US 11,748,359 B2
	Systems and methods for cohort analysis using compressed data objects enabling fast memory lookups
Nigam H. Shah, Menlo Park, CA (US); Vladimir Polony, Novato, CA (US); Juan Manuel Banda, Mableton, GA (US); and Alison Victoria Callahan, Oakland, CA (US)
Assigned to The Board of Trustees of the Leland Stanford Junior University, Stanford, CA (US)
Filed by The Board of Trustees of the Leland Stanford Junior University, Stanford, CA (US)
Filed on Dec. 22, 2021, as Appl. No. 17/645,569.
Application 17/645,569 is a continuation of application No. 16/610,440, granted, now 11,210,296, previously published as PCT/US2018/030413, filed on May 1, 2018.
Claims priority of provisional application 62/492,779, filed on May 1, 2017.
Prior Publication US 2022/0188318 A1, Jun. 16, 2022
This patent is subject to a terminal disclaimer.
Int. Cl. G06F 16/2455 (2019.01); G06F 16/22 (2019.01); G06F 16/25 (2019.01); G06F 21/62 (2013.01)

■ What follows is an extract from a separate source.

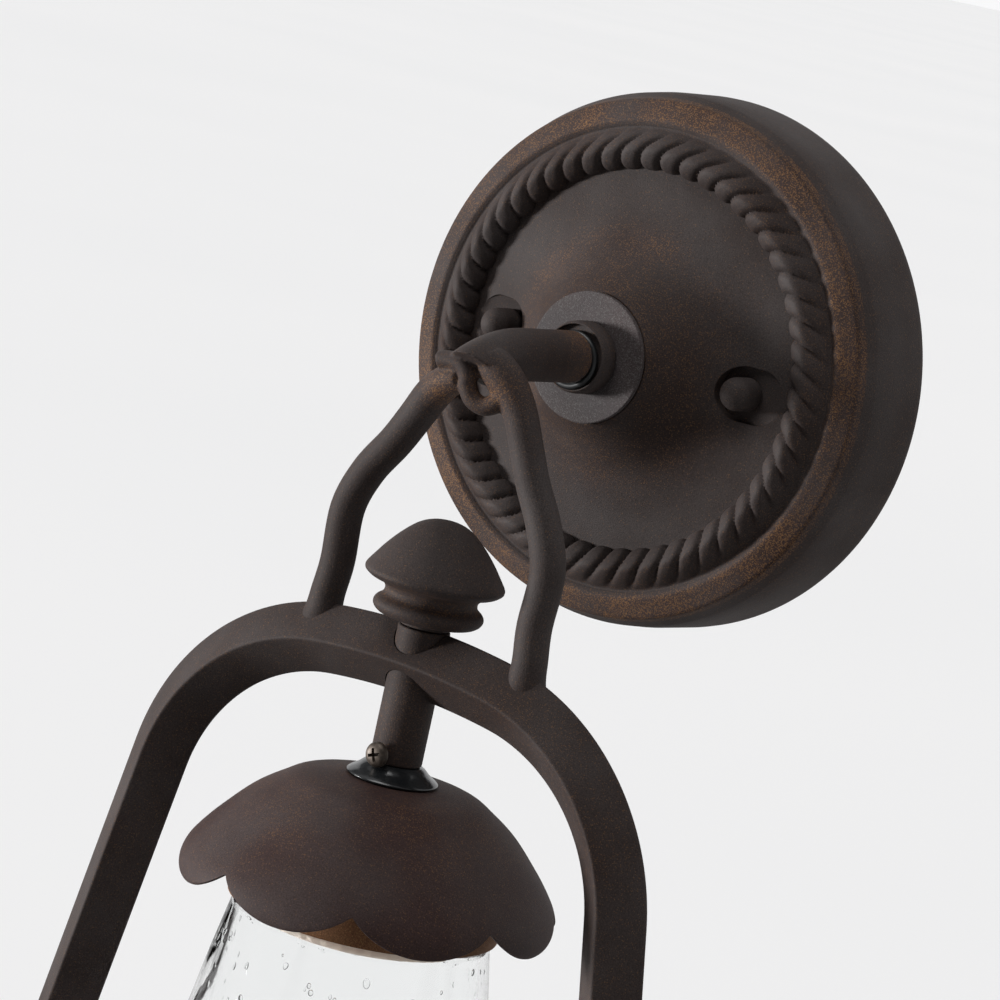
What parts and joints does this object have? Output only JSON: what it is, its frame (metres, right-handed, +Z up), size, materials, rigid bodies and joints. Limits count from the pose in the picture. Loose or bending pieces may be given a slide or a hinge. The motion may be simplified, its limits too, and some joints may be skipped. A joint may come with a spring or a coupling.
{
  "type": "outdoor wall lantern",
  "caption": "Rustic outdoor wall lantern: domed rope-edged canopy, bent arm with looped bail, arched square-bar frame, finial, scalloped cap and flared seeded glass shade.",
  "frame": {"origin": "centre of the canopy's back edge, on the wall", "axes": "+Z up, +Y into the wall, +X to the right as seen by someone facing the wall"},
  "size_m": [0.2008, 0.1407, 0.3498],
  "materials": {
    "rust_bronze": "rust bronze powder coat, fine orange speckle on raised edges",
    "worn_bronze": "lighter sparkling powder coat",
    "black_rubber": "glossy",
    "gasket_foam": "closed-cell foam, matt",
    "zinc_steel": "zinc plated",
    "aged_brass_screw": "aged, worn bright at the slots",
    "green_screw": "green ground screw",
    "porcelain": "glazed porcelain, ivory",
    "socket_brass": "bright",
    "socket_ring_phenolic": "moulded, satin",
    "seeded_glass": "clear, with small seed bubbles"
  },
  "bodies": {
    "frame_and_canopy": {"canopy": "rust_bronze", "wall_gasket": "gasket_foam", "mounting_crossbar": "zinc_steel", "ground_screw": "green_screw", "fixture_stud_left": "zinc_steel", "fixture_stud_right": "zinc_steel", "stud_locknut_left": "zinc_steel", "stud_locknut_right": "zinc_steel", "arm_washer": "worn_bronze", "arm_collar": "rust_bronze", "arm_seal_ring": "black_rubber", "arm_nipple": "zinc_steel", "arm_lock_washer": "zinc_steel", "arm_locknut": "zinc_steel", "arm_tube": "rust_bronze", "bail_leg_left": "rust_bronze", "bail_leg_right": "rust_bronze", "bail_curl": "rust_bronze", "lantern_frame": "rust_bronze", "frame_stem": "rust_bronze", "hanging_rod": "rust_bronze"},
    "shade": {"shade_spigot": "zinc_steel", "stem_grommet": "black_rubber", "scalloped_cap": "rust_bronze", "cap_locknut": "zinc_steel", "glass_holder": "rust_bronze", "socket_body": "porcelain", "socket_screw_shell": "socket_brass", "socket_center_contact": "socket_brass", "glass_shade": "seeded_glass"},
    "socket_ring": {"socket_ring": "socket_ring_phenolic"},
    "finial": {"finial": "rust_bronze"},
    "set_screw": {"shade_set_screw": "aged_brass_screw"},
    "ball_nut_left": {"ball_nut_left": "rust_bronze"},
    "ball_nut_right": {"ball_nut_right": "rust_bronze"}
  },
  "joints": [
    {"name": "shade_turn", "type": "hinge", "parent": "frame_and_canopy", "child": "shade", "pos_m": [0, -0.0894, -0.1], "axis": [0, 0, 1], "range_deg": [-170, 170]},
    {"name": "socket_ring_turn", "type": "hinge", "parent": "shade", "child": "socket_ring", "pos_m": [0, -0.0894, -0.136], "axis": [0, 0, 1], "continuous": true},
    {"name": "finial_turn", "type": "hinge", "parent": "frame_and_canopy", "child": "finial", "pos_m": [0, -0.0894, -0.06], "axis": [0, 0, 1], "continuous": true},
    {"name": "set_screw_turn", "type": "hinge", "parent": "frame_and_canopy", "child": "set_screw", "pos_m": [0, -0.0974, -0.0951], "axis": [0, -1, 0], "continuous": true},
    {"name": "ball_nut_left_turn", "type": "hinge", "parent": "frame_and_canopy", "child": "ball_nut_left", "pos_m": [-0.035, -0.0338, 0], "axis": [0, -1, 0], "continuous": true},
    {"name": "ball_nut_right_turn", "type": "hinge", "parent": "frame_and_canopy", "child": "ball_nut_right", "pos_m": [0.035, -0.0338, 0], "axis": [0, -1, 0], "continuous": true}
  ]
}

CPC G06F 16/24568 (2019.01) [G06F 16/2255 (2019.01); G06F 16/2272 (2019.01); G06F 16/254 (2019.01); G06F 21/6245 (2013.01)]

18 Claims

1. A computer-implemented method for data analysis, comprising:

receiving, for each of a plurality of patients, unstructured medical information for the patient from a plurality of different sources of medical information and generating a data object for the patient using a plurality of different models that provide structure for processing the unstructured medical information for the different sources of medical information;

selecting a data type for at least one data object in a plurality of data objects that is optimal for encoding the unstructured information into the at least one data object based on properties of the at least one data object, wherein the at least one data object comprises at least one header and a plurality of data components, wherein the at least one header comprises information regarding the selected data type and memory mappings of the plurality of data components within a body of the at least one data object;

encoding the unstructured information in the at least one data object of the selected data type, wherein the unstructured information is encoded within the plurality of data components in a serialized in-memory byte-stream format;

receiving a search query to analyze patient medical data with a plurality of parameters related to a plurality of data components for a plurality of patient demographics;

determining a particular data component relevant to the search query; and

retrieving a data value directly from the particular data component of the at least one data object using the header of the at least one data object to identify a memory location of the particular data component and without deserialization of the at least one data object, wherein the data value is retrieved in a serialized in-memory byte-stream format; and

generating an identification of a cohort of patients for the search query that includes the data value.